**GOAL:**
Return the line containing "make_casing()", the line containing "for corner in", and every line between them, exactly as they stand. Output nothing else.

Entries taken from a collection
----------
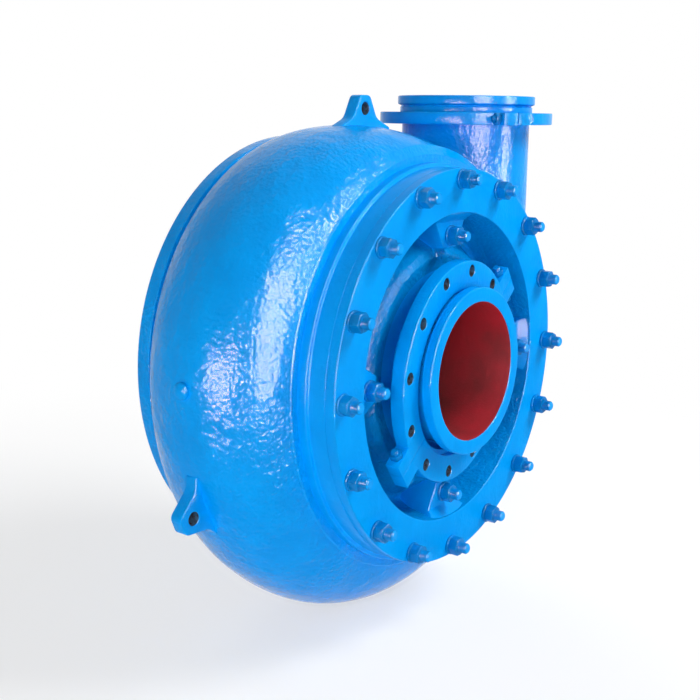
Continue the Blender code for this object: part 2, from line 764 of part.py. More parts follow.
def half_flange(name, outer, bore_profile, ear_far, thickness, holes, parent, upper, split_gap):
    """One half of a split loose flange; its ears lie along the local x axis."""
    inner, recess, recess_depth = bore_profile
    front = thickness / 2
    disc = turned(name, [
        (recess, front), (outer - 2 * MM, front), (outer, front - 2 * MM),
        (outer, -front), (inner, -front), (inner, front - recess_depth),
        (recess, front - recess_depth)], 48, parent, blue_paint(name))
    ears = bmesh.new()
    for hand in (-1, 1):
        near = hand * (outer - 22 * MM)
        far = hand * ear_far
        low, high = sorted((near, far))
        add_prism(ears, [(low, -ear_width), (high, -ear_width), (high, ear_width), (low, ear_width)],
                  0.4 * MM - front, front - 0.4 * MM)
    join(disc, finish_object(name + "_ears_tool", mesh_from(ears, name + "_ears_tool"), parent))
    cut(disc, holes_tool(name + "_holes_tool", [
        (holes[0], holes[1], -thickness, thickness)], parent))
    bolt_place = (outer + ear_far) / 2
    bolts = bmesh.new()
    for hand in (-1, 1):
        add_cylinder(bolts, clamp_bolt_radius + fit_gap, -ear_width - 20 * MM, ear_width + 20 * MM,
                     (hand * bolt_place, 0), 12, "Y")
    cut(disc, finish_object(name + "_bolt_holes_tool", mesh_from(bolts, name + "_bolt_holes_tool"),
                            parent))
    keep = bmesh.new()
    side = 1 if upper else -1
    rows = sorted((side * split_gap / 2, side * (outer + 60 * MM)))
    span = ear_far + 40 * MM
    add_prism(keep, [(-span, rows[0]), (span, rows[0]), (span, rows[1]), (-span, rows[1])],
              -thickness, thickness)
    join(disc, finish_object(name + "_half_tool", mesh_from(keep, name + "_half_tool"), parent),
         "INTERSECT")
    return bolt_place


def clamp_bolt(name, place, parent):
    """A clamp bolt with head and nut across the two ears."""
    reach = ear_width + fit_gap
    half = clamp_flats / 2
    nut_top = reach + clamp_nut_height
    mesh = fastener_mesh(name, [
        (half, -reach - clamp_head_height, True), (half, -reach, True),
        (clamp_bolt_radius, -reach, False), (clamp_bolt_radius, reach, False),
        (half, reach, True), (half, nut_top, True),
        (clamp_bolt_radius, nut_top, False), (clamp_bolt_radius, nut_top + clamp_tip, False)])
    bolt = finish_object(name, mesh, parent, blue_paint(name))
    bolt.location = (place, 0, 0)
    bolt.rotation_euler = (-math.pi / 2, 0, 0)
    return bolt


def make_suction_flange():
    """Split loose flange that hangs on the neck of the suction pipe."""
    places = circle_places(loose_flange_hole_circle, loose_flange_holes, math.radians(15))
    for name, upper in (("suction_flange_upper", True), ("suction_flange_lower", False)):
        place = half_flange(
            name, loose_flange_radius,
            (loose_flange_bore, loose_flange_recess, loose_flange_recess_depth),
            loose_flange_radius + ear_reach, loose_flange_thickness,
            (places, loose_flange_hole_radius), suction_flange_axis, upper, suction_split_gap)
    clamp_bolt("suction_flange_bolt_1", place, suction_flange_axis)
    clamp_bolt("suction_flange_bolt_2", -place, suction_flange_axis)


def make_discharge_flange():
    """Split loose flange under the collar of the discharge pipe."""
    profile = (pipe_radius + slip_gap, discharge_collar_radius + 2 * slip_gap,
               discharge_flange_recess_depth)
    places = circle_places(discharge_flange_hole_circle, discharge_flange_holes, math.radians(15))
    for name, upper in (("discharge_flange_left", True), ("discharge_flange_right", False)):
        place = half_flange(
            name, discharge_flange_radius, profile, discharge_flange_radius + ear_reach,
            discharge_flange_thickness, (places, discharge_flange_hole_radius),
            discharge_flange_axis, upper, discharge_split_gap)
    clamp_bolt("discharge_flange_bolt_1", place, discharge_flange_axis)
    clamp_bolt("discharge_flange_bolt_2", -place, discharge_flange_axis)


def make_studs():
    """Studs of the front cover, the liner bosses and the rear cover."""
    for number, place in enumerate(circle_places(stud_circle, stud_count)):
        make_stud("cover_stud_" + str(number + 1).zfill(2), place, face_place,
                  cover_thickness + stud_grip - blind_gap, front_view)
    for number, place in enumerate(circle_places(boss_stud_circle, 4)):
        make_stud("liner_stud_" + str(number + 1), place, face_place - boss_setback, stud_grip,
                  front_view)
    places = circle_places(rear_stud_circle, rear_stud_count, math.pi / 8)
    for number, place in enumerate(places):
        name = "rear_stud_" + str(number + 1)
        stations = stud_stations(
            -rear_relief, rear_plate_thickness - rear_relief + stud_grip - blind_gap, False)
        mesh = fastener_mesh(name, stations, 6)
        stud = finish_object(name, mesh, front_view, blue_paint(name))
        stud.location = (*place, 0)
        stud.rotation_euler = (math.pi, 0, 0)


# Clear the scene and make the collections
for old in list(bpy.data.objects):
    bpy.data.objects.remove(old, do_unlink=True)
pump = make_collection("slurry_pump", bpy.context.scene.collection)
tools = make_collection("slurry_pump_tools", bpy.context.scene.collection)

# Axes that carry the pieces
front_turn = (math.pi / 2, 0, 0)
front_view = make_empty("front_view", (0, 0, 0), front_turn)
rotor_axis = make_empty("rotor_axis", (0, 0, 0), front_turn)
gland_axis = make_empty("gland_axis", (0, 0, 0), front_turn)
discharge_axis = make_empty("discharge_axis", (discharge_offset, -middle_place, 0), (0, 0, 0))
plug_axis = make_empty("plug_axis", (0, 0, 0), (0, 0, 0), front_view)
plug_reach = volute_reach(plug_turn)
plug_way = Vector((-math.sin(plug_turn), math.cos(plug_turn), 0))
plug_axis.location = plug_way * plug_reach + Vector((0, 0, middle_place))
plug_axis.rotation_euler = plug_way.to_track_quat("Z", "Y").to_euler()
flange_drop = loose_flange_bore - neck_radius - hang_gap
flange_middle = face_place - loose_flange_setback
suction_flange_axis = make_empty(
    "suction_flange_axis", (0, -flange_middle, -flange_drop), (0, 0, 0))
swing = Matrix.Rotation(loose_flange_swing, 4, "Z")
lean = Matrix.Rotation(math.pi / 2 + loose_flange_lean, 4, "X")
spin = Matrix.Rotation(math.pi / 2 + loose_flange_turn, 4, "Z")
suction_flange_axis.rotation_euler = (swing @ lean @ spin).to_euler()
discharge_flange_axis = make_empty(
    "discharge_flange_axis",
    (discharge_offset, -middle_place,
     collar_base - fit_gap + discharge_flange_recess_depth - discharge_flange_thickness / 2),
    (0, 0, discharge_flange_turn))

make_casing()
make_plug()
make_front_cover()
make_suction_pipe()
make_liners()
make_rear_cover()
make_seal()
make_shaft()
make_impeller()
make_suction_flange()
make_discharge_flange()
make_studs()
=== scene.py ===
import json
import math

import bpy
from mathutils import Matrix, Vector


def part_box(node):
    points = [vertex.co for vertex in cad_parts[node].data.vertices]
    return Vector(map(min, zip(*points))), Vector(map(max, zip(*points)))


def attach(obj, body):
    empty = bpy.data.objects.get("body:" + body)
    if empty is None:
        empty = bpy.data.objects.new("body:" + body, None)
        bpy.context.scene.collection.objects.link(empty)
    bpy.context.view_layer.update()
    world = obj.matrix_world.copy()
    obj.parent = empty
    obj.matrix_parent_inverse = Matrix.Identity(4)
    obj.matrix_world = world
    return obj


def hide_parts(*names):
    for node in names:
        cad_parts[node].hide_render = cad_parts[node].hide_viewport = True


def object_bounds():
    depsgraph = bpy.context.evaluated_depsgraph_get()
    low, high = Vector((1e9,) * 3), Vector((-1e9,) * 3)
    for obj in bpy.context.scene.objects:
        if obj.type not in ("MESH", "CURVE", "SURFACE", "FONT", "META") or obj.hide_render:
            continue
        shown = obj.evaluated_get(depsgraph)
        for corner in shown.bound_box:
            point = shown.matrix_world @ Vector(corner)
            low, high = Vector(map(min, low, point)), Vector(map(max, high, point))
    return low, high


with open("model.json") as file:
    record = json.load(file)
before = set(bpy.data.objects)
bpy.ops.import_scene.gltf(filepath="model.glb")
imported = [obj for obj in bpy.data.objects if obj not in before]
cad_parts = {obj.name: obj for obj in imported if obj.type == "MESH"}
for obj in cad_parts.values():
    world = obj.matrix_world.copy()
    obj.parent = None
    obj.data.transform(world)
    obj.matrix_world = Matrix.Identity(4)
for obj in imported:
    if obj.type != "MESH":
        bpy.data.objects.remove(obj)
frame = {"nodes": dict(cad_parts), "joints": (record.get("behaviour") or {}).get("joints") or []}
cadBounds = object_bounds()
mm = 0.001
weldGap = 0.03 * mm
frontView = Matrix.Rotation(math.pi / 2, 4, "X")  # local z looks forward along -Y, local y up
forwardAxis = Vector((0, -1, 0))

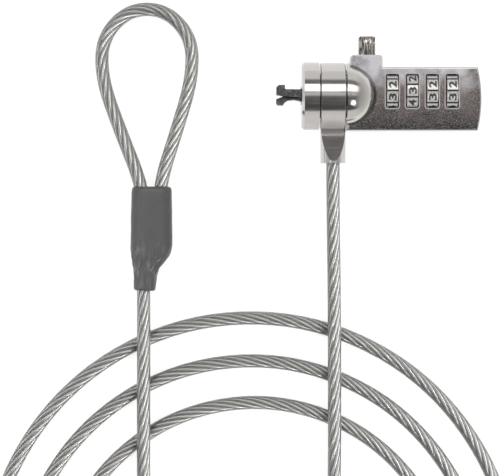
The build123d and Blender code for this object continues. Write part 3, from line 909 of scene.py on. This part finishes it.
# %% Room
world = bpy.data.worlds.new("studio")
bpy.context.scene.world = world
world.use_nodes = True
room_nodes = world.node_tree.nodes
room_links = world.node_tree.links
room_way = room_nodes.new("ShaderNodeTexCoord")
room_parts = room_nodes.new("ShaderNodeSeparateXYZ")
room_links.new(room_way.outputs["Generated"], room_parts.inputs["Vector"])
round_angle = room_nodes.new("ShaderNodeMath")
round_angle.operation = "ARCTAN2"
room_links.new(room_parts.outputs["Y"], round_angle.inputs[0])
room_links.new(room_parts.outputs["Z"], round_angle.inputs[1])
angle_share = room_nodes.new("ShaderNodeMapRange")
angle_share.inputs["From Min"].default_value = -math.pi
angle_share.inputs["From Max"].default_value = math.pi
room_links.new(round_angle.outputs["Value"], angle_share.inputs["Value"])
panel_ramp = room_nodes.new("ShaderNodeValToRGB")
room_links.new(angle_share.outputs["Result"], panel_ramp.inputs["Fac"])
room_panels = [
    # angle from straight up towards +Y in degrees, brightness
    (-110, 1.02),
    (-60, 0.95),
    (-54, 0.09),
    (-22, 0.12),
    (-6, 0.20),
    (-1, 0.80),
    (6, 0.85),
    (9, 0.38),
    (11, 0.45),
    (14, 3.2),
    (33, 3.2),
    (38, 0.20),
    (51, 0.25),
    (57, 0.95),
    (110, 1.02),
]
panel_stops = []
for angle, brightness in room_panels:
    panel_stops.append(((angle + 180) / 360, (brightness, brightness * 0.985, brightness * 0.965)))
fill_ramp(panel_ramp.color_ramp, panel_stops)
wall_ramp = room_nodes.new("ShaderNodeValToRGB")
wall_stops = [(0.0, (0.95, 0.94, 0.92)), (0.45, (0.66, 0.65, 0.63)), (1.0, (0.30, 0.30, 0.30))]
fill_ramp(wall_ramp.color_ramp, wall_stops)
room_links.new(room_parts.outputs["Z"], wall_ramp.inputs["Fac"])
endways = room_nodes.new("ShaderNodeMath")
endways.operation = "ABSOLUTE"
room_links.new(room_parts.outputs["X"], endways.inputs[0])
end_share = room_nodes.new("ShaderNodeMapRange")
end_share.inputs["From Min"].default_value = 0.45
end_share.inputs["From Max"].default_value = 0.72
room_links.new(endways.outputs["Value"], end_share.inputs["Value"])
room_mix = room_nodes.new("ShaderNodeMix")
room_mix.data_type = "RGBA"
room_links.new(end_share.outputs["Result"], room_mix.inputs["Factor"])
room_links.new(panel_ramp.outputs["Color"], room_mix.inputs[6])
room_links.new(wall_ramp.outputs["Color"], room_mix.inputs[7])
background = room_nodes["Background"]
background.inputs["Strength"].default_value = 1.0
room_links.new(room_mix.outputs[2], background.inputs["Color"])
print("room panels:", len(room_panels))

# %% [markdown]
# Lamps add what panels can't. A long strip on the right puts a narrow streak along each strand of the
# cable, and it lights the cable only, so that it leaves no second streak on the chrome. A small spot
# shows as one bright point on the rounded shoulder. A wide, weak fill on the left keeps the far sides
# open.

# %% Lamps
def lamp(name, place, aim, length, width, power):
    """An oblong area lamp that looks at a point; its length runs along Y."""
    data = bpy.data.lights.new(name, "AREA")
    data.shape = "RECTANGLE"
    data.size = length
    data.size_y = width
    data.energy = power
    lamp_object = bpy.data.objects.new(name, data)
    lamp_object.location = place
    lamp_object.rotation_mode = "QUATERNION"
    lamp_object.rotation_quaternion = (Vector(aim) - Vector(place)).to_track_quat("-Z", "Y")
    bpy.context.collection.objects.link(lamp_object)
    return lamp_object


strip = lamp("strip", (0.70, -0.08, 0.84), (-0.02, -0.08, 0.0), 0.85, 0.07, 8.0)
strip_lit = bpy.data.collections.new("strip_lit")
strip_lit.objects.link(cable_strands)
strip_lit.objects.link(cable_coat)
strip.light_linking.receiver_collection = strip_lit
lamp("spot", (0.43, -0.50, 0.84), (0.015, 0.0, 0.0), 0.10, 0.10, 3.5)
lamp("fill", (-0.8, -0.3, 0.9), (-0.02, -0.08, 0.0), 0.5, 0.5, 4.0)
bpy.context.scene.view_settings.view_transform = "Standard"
----------
**SOLUTION BELOW:**
make_casing()
make_plug()
make_front_cover()
make_suction_pipe()
make_liners()
make_rear_cover()
make_seal()
make_shaft()
make_impeller()
make_suction_flange()
make_discharge_flange()
make_studs()
=== scene.py ===
import json
import math

import bpy
from mathutils import Matrix, Vector


def part_box(node):
    points = [vertex.co for vertex in cad_parts[node].data.vertices]
    return Vector(map(min, zip(*points))), Vector(map(max, zip(*points)))


def attach(obj, body):
    empty = bpy.data.objects.get("body:" + body)
    if empty is None:
        empty = bpy.data.objects.new("body:" + body, None)
        bpy.context.scene.collection.objects.link(empty)
    bpy.context.view_layer.update()
    world = obj.matrix_world.copy()
    obj.parent = empty
    obj.matrix_parent_inverse = Matrix.Identity(4)
    obj.matrix_world = world
    return obj


def hide_parts(*names):
    for node in names:
        cad_parts[node].hide_render = cad_parts[node].hide_viewport = True


def object_bounds():
    depsgraph = bpy.context.evaluated_depsgraph_get()
    low, high = Vector((1e9,) * 3), Vector((-1e9,) * 3)
    for obj in bpy.context.scene.objects:
        if obj.type not in ("MESH", "CURVE", "SURFACE", "FONT", "META") or obj.hide_render:
            continue
        shown = obj.evaluated_get(depsgraph)
        for corner in shown.bound_box:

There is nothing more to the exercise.